Stated exercise: Give all of the lines again, with nothing added or dropped.

>> begin Data section

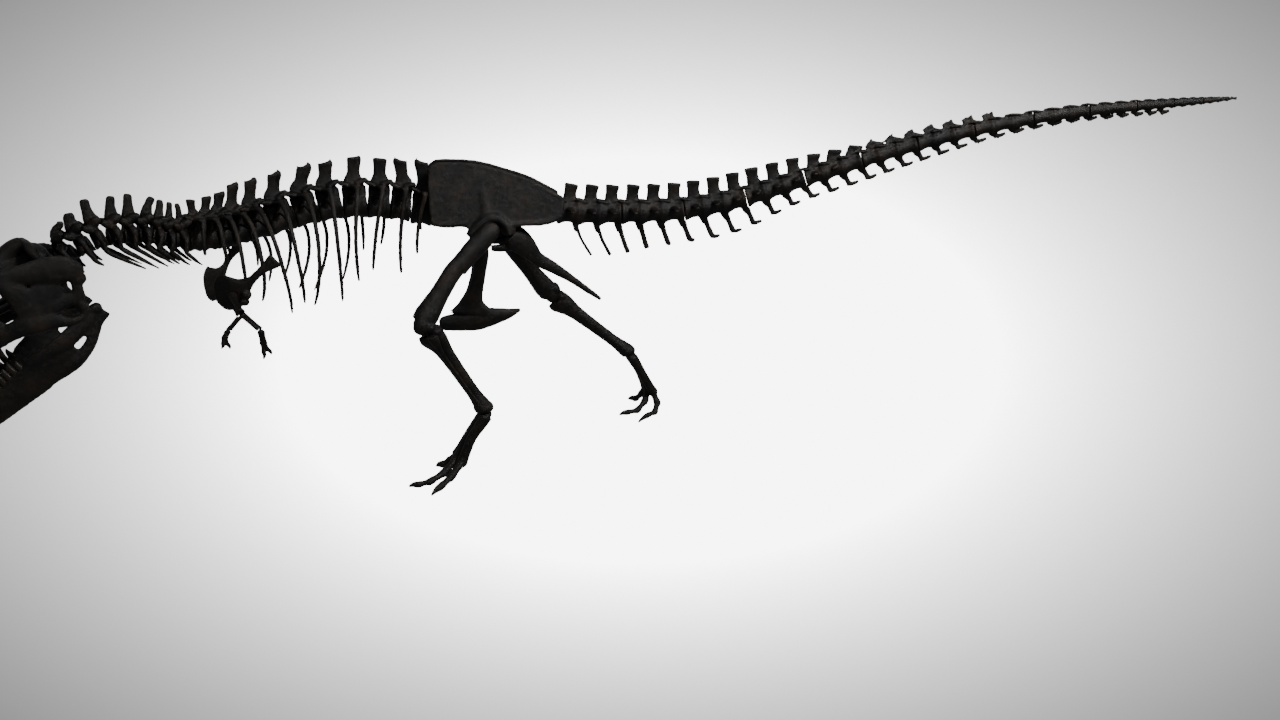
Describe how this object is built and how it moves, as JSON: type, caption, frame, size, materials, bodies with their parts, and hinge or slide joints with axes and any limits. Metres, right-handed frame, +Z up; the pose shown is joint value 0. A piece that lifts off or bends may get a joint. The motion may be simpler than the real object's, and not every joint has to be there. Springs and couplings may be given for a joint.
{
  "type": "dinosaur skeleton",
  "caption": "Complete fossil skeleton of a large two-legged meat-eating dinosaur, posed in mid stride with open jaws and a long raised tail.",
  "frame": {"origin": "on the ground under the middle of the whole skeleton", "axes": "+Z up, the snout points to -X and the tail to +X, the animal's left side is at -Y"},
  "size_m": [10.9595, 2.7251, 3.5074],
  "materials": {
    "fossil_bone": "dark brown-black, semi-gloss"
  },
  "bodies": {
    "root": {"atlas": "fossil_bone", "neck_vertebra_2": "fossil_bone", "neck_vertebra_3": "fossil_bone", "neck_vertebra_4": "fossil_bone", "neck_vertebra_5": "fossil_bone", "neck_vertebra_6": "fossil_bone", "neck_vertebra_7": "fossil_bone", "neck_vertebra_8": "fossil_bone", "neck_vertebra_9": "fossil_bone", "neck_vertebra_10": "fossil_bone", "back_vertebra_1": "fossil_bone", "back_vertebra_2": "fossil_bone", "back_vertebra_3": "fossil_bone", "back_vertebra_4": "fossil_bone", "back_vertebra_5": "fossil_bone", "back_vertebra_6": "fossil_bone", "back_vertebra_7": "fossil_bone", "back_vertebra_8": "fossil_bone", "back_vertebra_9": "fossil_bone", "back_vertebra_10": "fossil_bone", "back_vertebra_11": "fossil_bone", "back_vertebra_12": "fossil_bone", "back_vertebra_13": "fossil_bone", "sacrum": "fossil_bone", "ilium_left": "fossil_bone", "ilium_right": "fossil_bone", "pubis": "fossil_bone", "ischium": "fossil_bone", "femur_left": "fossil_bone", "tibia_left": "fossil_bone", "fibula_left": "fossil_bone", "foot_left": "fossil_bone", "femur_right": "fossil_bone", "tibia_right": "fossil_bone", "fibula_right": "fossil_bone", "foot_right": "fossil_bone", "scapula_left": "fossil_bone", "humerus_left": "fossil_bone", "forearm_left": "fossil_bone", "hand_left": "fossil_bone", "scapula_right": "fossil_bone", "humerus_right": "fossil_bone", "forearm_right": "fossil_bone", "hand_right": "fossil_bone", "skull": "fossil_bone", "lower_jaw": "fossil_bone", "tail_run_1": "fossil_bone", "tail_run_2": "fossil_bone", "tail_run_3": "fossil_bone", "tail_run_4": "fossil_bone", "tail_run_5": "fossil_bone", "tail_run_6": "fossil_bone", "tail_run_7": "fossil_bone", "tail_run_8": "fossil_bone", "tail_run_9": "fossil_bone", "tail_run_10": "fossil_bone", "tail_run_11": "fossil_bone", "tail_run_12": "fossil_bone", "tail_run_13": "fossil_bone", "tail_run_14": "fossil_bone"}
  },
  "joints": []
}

>> end Data section

Exercise response:
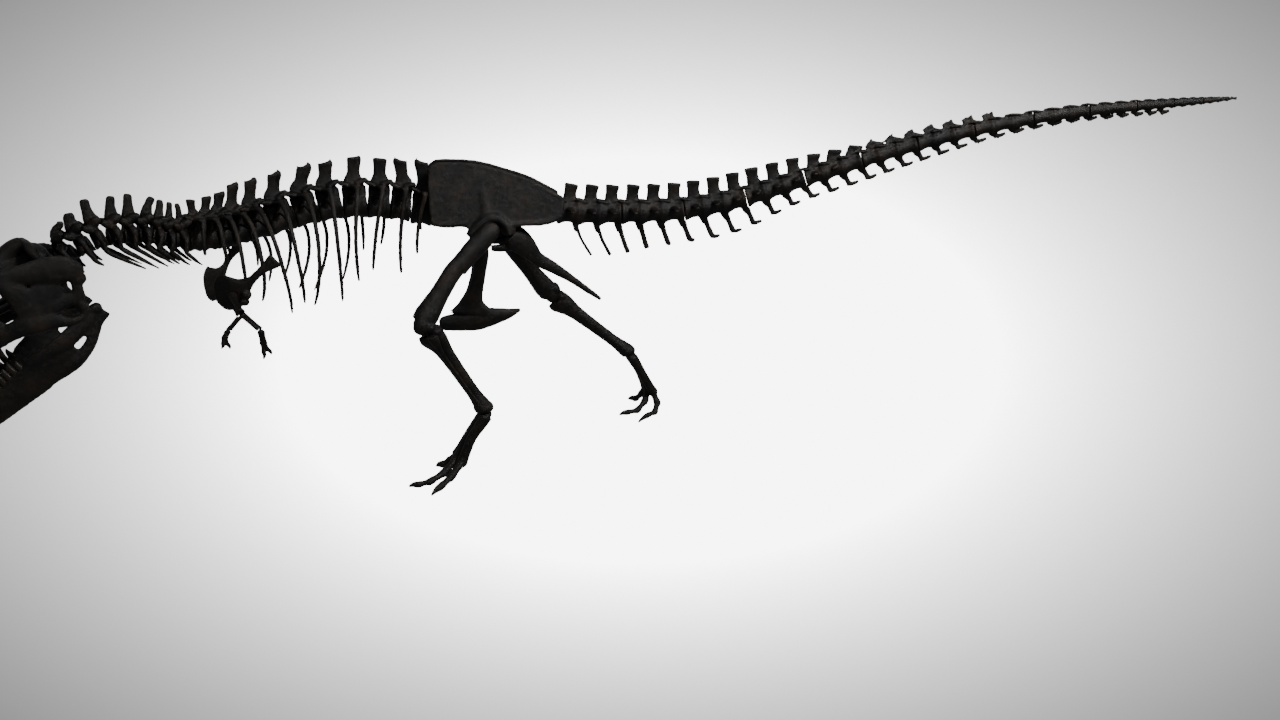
Describe how this object is built and how it moves, as JSON: type, caption, frame, size, materials, bodies with their parts, and hinge or slide joints with axes and any limits. Metres, right-handed frame, +Z up; the pose shown is joint value 0. A piece that lifts off or bends may get a joint. The motion may be simpler than the real object's, and not every joint has to be there. Springs and couplings may be given for a joint.
{
  "type": "dinosaur skeleton",
  "caption": "Complete fossil skeleton of a large two-legged meat-eating dinosaur, posed in mid stride with open jaws and a long raised tail.",
  "frame": {"origin": "on the ground under the middle of the whole skeleton", "axes": "+Z up, the snout points to -X and the tail to +X, the animal's left side is at -Y"},
  "size_m": [10.9595, 2.7251, 3.5074],
  "materials": {
    "fossil_bone": "dark brown-black, semi-gloss"
  },
  "bodies": {
    "root": {"atlas": "fossil_bone", "neck_vertebra_2": "fossil_bone", "neck_vertebra_3": "fossil_bone", "neck_vertebra_4": "fossil_bone", "neck_vertebra_5": "fossil_bone", "neck_vertebra_6": "fossil_bone", "neck_vertebra_7": "fossil_bone", "neck_vertebra_8": "fossil_bone", "neck_vertebra_9": "fossil_bone", "neck_vertebra_10": "fossil_bone", "back_vertebra_1": "fossil_bone", "back_vertebra_2": "fossil_bone", "back_vertebra_3": "fossil_bone", "back_vertebra_4": "fossil_bone", "back_vertebra_5": "fossil_bone", "back_vertebra_6": "fossil_bone", "back_vertebra_7": "fossil_bone", "back_vertebra_8": "fossil_bone", "back_vertebra_9": "fossil_bone", "back_vertebra_10": "fossil_bone", "back_vertebra_11": "fossil_bone", "back_vertebra_12": "fossil_bone", "back_vertebra_13": "fossil_bone", "sacrum": "fossil_bone", "ilium_left": "fossil_bone", "ilium_right": "fossil_bone", "pubis": "fossil_bone", "ischium": "fossil_bone", "femur_left": "fossil_bone", "tibia_left": "fossil_bone", "fibula_left": "fossil_bone", "foot_left": "fossil_bone", "femur_right": "fossil_bone", "tibia_right": "fossil_bone", "fibula_right": "fossil_bone", "foot_right": "fossil_bone", "scapula_left": "fossil_bone", "humerus_left": "fossil_bone", "forearm_left": "fossil_bone", "hand_left": "fossil_bone", "scapula_right": "fossil_bone", "humerus_right": "fossil_bone", "forearm_right": "fossil_bone", "hand_right": "fossil_bone", "skull": "fossil_bone", "lower_jaw": "fossil_bone", "tail_run_1": "fossil_bone", "tail_run_2": "fossil_bone", "tail_run_3": "fossil_bone", "tail_run_4": "fossil_bone", "tail_run_5": "fossil_bone", "tail_run_6": "fossil_bone", "tail_run_7": "fossil_bone", "tail_run_8": "fossil_bone", "tail_run_9": "fossil_bone", "tail_run_10": "fossil_bone", "tail_run_11": "fossil_bone", "tail_run_12": "fossil_bone", "tail_run_13": "fossil_bone", "tail_run_14": "fossil_bone"}
  },
  "joints": []
}